AVRUPA İnsan Hakları Mahkemesi’ne göre Türkiye ile ilgili davalarda ulusal mahkemelerin karşılaştığı en büyük zorluk nedir biliyor musunuz?
Türkiye’de mahkemeler, çatışan haklar ve menfaatler arasında denge denetimi yapamıyorlar. Avrupa İnsan Hakları Mahkemesi’nin genel izlenimi böyle. Bu, hakimlerin somut durumu ilgilendiren haklar ve menfaatler arasında denge arayışına gitmeden, kanunlardaki hükümleri doğrudan uygulamaları anlamına geliyor. Hizbullah tahliyeleri kararını veren Yargıtay 9. Ceza Dairesi Başkanvekili Ekrem Ertuğrul’un, NTV’ye yaptığı “Yasayı uygulamaktan başka çaremiz yoktu” açıklaması da bunun kanıtı bana göre. Niçin böyle? Çünkü yargı bağımsız değil. Yargıda gerçek bağımsızlık kültürü yerleşmedikçe başka türlüsünün olması da beklenemez. Hele de yargının ağır baskı altında olduğu günümüzde, savcılardan da hakimlerden de çatışan hak ve menfaatler arasında gerçek bir denge denetimi yapmalarını beklemek haksızlık olur. Kitaba sığınmak varken, bağımsız irade ortaya koyup başını derde sokmak niye? Türkiye’de yargı ne zaman bağımsız oldu ki, bugün tersini iddia edebilelim. Sorunların tek bir nedeni yok. Üstelik yeni de değiller. Ama AKP iktidarı döneminde de çözüm için bir şey yapılmadığının altını çizerim.

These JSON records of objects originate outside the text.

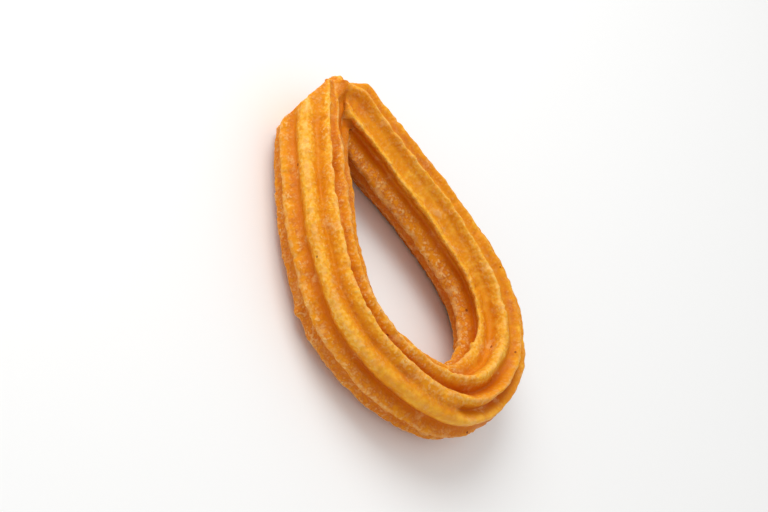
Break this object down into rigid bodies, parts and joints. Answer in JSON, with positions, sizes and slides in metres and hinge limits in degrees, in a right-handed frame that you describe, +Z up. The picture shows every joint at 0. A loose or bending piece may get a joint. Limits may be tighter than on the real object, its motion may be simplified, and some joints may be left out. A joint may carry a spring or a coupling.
{
  "type": "churro",
  "caption": "Fried loop churro: a ridged rope of dough bent into a teardrop and pinched shut at its narrow end.",
  "frame": {"origin": "middle of the footprint, on the surface that the churro lies on", "axes": "+Z up, +Y along the loop from the round bend to the pinched end, +X to the right when seen from above"},
  "size_m": [0.0722, 0.099, 0.0193],
  "materials": {
    "fried_dough": "golden fried crust, lighter and grainy on the ridges, darker and slightly oily in the grooves"
  },
  "bodies": {
    "root": {"churro": "fried_dough"}
  },
  "joints": []
}
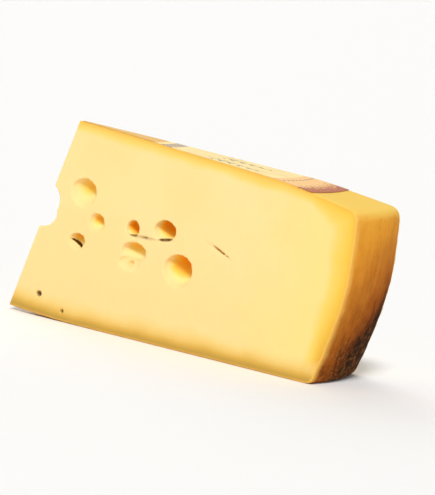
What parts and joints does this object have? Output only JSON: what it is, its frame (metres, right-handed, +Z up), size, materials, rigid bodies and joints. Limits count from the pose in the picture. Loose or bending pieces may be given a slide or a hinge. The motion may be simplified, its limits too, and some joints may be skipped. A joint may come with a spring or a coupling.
{
  "type": "alpine cheese wedge",
  "caption": "Long wedge of pale hard alpine cheese cut from a round wheel, with eyes in its cut faces, a smooth amber rind and its sector of a paper label on top.",
  "frame": {"origin": "middle of the wedge's box, on the flat bottom that it rests on", "axes": "+X along the middle of the wedge from its thin nose to its rind heel, +Y towards the back cut face, +Z up through the labelled top"},
  "size_m": [0.1568, 0.0602, 0.084],
  "materials": {
    "cheese": "satin pale yellow cheese paste, amber and brown at the rind",
    "label_paper": "matte cream printed paper"
  },
  "bodies": {
    "root": {"cheese_wedge": "cheese", "paper_label": "label_paper"}
  },
  "joints": []
}
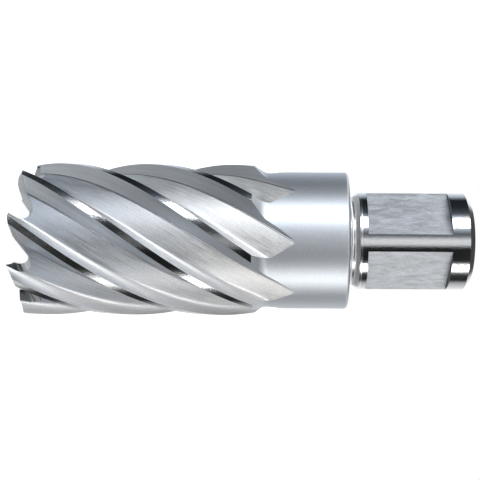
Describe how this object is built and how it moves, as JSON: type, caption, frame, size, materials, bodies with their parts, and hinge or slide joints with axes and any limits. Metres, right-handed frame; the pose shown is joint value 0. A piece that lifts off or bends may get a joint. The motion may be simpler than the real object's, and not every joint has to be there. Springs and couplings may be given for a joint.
{
  "type": "annular cutter",
  "caption": "Hollow core-cutting tool with helical flutes, end teeth, a plain collar and a flatted straight shank.",
  "frame": {"origin": "on the axis, level with the highest tooth tips, which the cutter stands on", "axes": "+Z along the axis from the teeth to the shank; -Y lies midway between the normals of the two clamping flats"},
  "size_m": [0.0298, 0.0298, 0.0871],
  "materials": {
    "bright_ground_steel": "bright ground, with polished margins and shank"
  },
  "bodies": {
    "root": {"annular_cutter": "bright_ground_steel"}
  },
  "joints": []
}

İNSANLAR hapisten çıktı diye hayıflanmayı, doğru bulmam ama bu tahliyelerle Türkiye’de toplumun adalet duygusu ağır darbe almış; vicdanlar ağır yaralıdır. Hakkın yerini bulmadığı bir toplumda kim kendisini tamamen güvende hissedebilir? Adalet Bakanlığı’nın bütçedeki payının düşüklüğü, Yargıtay’da kadro eksikliği, bölge mahkemeleri, yürürlüğe giren yeni maddelerdeki hatalar önemli şeyler ama sorunun büyüklüğü karşısında ayrıntı. Esas sorun, bu toplumda soruların yanıtlarının hiçbir zaman tatmin edici bir biçimde ortaya çıkartılamaması. 90’lı yıllarda Güneydoğu’ya gittiğimizde, gazeteci olarak kiminle konuşsak tüyler ürpertici hikayeler duyardık. Gece yarısı çalınan kapıların açılmasıyla birlikte içeri dalan maskeli kişilerin alıp götürdüğü ve bir daha kendilerinden haber alınamayanların hikayelerini dinlemiştik. Cesetleri Hizbullah evlerindeki mezarlardan çıkmıştı. Konca Kuriş gibi hak savunucusu bir kadının elleri ayakları arkadan bağlanıp işkence edilerek öldürülmesi sadece ailesinin değil, her zamankinden daha çok artık benim meselemdir. Bizim meselemizdir.
FAİLİ meçhuller dosyası olduğu gibi duruyor. Faili belli olanlar bile, Kemal Türkler davasında gördüğümüz gibi, zaman aşımından düşüyor. Ne Abdi İpekçi, Uğur Mumcu, Ahmet Taner Kışlalı ne de isimleri hepimizin vicdanlarına kazınmış olan diğer siyasi cinayetleri kimlerin neden yaptıkları aydınlanabildi. Susurluk’a ne oldu? Hüsran. Ergenekon davası ile sapla saman iyice karıştı. Dink suikastı aydınlatılamıyor bir türlü. Bir düzen, iddialarla, dedikodularla, fısıltı gazetesinin haberleriyle ayakta kalamaz. Bugün en çok ihtiyacımız olan şey gerçeklerin ortaya çıkmasıdır. Bize neler oldu? Neler oluyor? Hizbullah nedir? 90’larda güneydoğu’da neler yaşandı? Gazeteciler, sendikacılar neden öldürüldü? Kimler öldürdü? Bu yanıtları kim verecek? Failleri hiç mi bulamayacak, hep karanlıkta, hep el yordamıyla mı yol alacağız?